When Bush of Ghosts was first released, the kind of remixology Eno/Byrne were doing was pretty unusual, though now commonplace (but seldom as successful). Their decision to offer the album up for public remix 25 years later (!) is poetry. But Eno has always taken the long view (he talks on the SALT podcast about how he had to tell a gallery owner in which he was doing an installation that the duration of the audio he was using was “approximately 6,410 years.”)
Posted back in 2002 about the Long Now Foundation – created by Stewart Brand to think about the very distant future of humanity. Their flagship project is the construction of a clock to last 10,000 years, which will chime once per century.

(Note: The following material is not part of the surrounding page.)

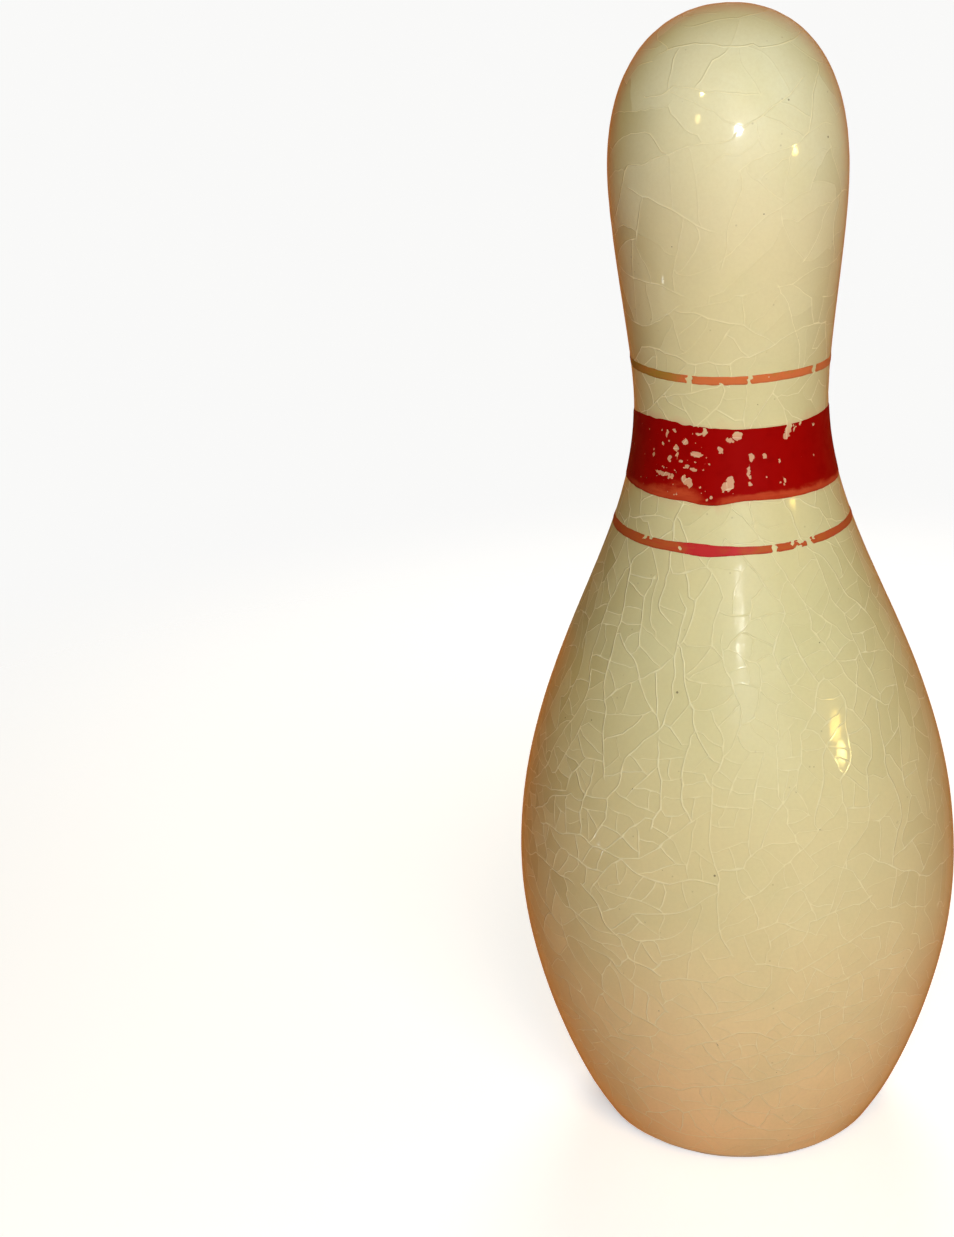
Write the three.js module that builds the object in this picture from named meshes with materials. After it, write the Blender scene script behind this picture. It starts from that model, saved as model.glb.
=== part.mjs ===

The foundation recently hosted a conversation between musician Brian Eno and game designer Will Wright (The Sims, Spore). Haven’t heard the whole thing yet, but the first half hour was fascinating — Eno and Wright mostly discussing generative systems — complexity arising from simple rules. Eno reminisces about the first time he heard Steve Reich perform a pair of tape loops — an inflection point in Eno’s career.
Reich took two identical 1.8-second audio segments and created identical loops out of them, strung them through two decks, and played one slightly slower than the other. Gradually the two segments went out of phase with one another, giving rise to complex and beautiful relationships. The pieces come back into sync 30 minutes later, and the piece ends. Objective correlative: Near the end of the work day, I watched sadly as the J-School hauled its last remaining reel-to-reel tape decks out to the electronic recycling bin, their usefulness behind them.
Wright talks about the Game of Life as a generative system giving rise to complex relationships from a base of a few simple rules, correlates to the Chinese game of Go, which also has very few rules but tremendous complexity. Eno demonstrates a version of “Life” that generates music from the ongoing relationships in the same game.